A Familiar Mountain Named Streetsense

A Familiar Mountain Named Streetsense

As autumn lingers and winter waits in the wings with its icy breath, I find myself pondering time again. The trees in the hardwood forest outside my office window are still leafy, but they are late-fall dun and backdropped by a slate-grey sky. All too soon, the branches will reach up bare and stark.

 
 
 
 

Here inside, it’s time at last (after three months of preliminaries) to start over again on my first book, Streetsense: Communication, Safety and Control, initially published in 1985. The digital version has arrived from PennWell (the publisher), research is underway to update the 1996 edition, and my personal life is being reined in to focus on generating the words of a fourth edition.

 
 
 
 

I wonder how many times I’ll look out my window in coming months. I ponder how the trees outside will be leafing out, green again, when the manuscript deadline of May 15 rolls around.

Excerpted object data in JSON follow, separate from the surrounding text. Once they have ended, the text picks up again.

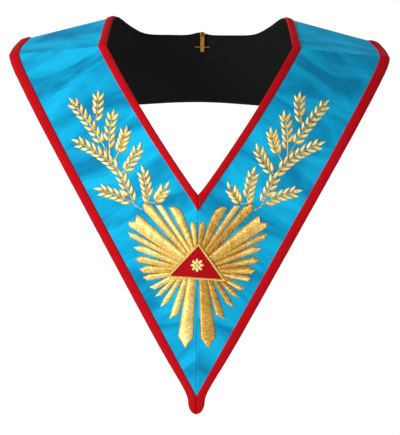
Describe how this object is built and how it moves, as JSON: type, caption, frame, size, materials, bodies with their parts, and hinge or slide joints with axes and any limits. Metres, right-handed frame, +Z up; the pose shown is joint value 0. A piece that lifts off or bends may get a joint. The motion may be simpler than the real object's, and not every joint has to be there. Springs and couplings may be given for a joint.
{
  "type": "masonic collar",
  "caption": "Regalia collar of moire ribbon in worn form, with edge tape, black lining, padded embroidery and a metal hook at the back neck edge.",
  "frame": {"origin": "middle of the neck, level with the tops of the wearer's shoulders", "axes": "+Z up, the front faces -Y, +X to the right as seen from the front"},
  "size_m": [0.4024, 0.2489, 0.4098],
  "materials": {
    "ribbon": "blue moire ribbon",
    "tape": "red woven tape",
    "lining": "black cotton lining",
    "gold_thread": "gold metallised embroidery thread",
    "red_field": "red satin",
    "gilt_metal": "polished gilt brass"
  },
  "bodies": {
    "root": {"panel_front_left": "ribbon", "panel_front_right": "ribbon", "panel_back": "ribbon", "lining_front_left": "lining", "lining_front_right": "lining", "lining_back": "lining", "border_inner_front_left": "tape", "border_inner_front_right": "tape", "border_inner_back": "tape", "border_outer_front_left": "tape", "border_outer_front_right": "tape", "border_outer_back": "tape", "rays_left": "gold_thread", "rays_right": "gold_thread", "spray_left": "gold_thread", "spray_right": "gold_thread", "sprig_left": "gold_thread", "sprig_right": "gold_thread", "triangle_field": "red_field", "triangle_cord": "gold_thread", "triangle_rosette": "gold_thread", "neck_hook": "gilt_metal"}
  },
  "joints": []
}
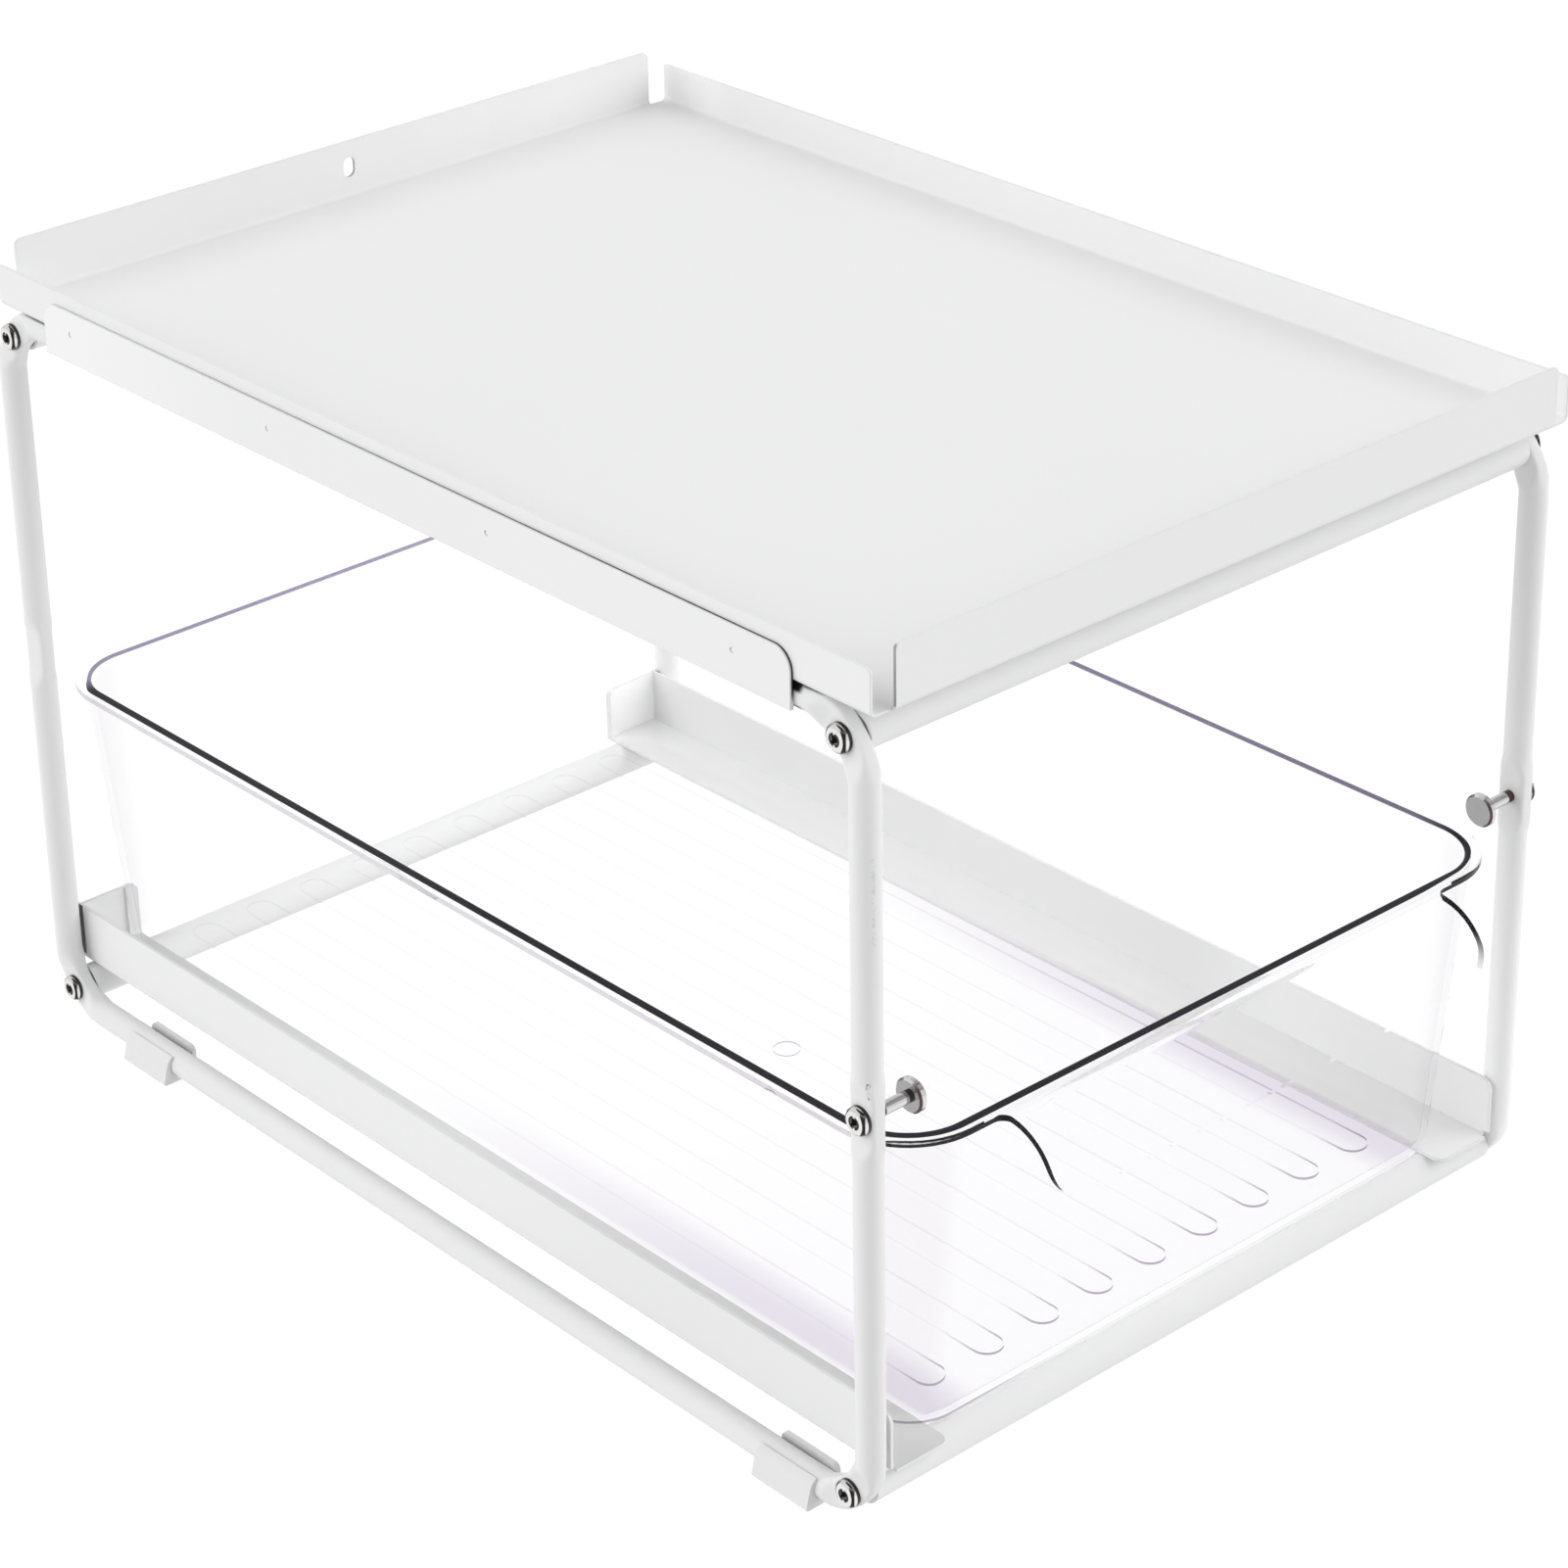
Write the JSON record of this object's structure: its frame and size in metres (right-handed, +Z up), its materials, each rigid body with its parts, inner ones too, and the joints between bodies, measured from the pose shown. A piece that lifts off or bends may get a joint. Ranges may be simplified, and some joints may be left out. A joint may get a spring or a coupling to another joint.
{
  "type": "under sink organizer",
  "caption": "Free-standing steel tube organizer with a flanged tray on top and a clear pull-out drawer on rails below.",
  "frame": {"origin": "on the floor, under the middle of the whole organizer's outline with the drawer closed", "axes": "+X to the right seen from the front, +Y to the back, +Z up; the drawer opens along -Y"},
  "size_m": [0.3082, 0.4746, 0.3045],
  "materials": {
    "powder_coat": "satin white powder coat",
    "chrome": "polished",
    "foot_plastic": "fine matt",
    "insert_steel": "plain",
    "clear_plastic": "clear, gloss"
  },
  "bodies": {
    "frame": {"tray": "powder_coat", "apron_left": "powder_coat", "apron_right": "powder_coat", "side_frame_left": "powder_coat", "side_frame_right": "powder_coat", "cross_tube_top_front": "powder_coat", "cross_tube_top_back": "powder_coat", "cross_tube_low_front": "powder_coat", "cross_tube_low_back": "powder_coat", "rail_left": "powder_coat", "rail_right": "powder_coat", "frame_screws_left": "chrome", "frame_screws_right": "chrome", "retaining_pin_left": "chrome", "retaining_pin_right": "chrome", "pin_screw_left": "chrome", "pin_screw_right": "chrome", "foot_front_left": "foot_plastic", "foot_front_right": "foot_plastic", "foot_back_left": "foot_plastic", "foot_back_right": "foot_plastic", "tube_inserts": "insert_steel"},
    "drawer": {"drawer": "clear_plastic"}
  },
  "joints": [
    {"name": "drawer_slide", "type": "slide", "parent": "frame", "child": "drawer", "axis": [0, -1, 0], "range_m": [0, 0.28]}
  ]
}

I have wrestled with my feelings about writing Streetsense yet again. A poll on social media last spring was overwhelmingly supportive of an update—so encouraging! So why the hesitancy? Finally, I realized that it feels a lot like approaching the flanks of a familiar mountain, one I’ve climbed many times before. This is a very different adventure than facing a brand new mountain.

 
 
 
 

Again? Really?

I’ve climbed enough actual mountains to know the gist: A plan is hatched: a peak is chosen, along with the route, the dates, the logistics. Good planning (always worth the time) minimizes surprises and unintended set-backs. Honest assessment of skills, fitness, equipment, and mental readiness leads to training, build-up of weak skills, testing mettle in small ways in hopes it will stand up to bigger tests on the mountain. Finally, the climbers set out, head upward. Once, I was on Mt. Elbert, the tallest of Colorado’s 14,000 foot peaks. I was guiding a novice who had no mountain climbing experience, but she had impressive grit. It was an intensely daunting prospect for her, but she refused to give up. As the climb steepened and the air grew thinner, she focused increasingly only on the next step, nothing more.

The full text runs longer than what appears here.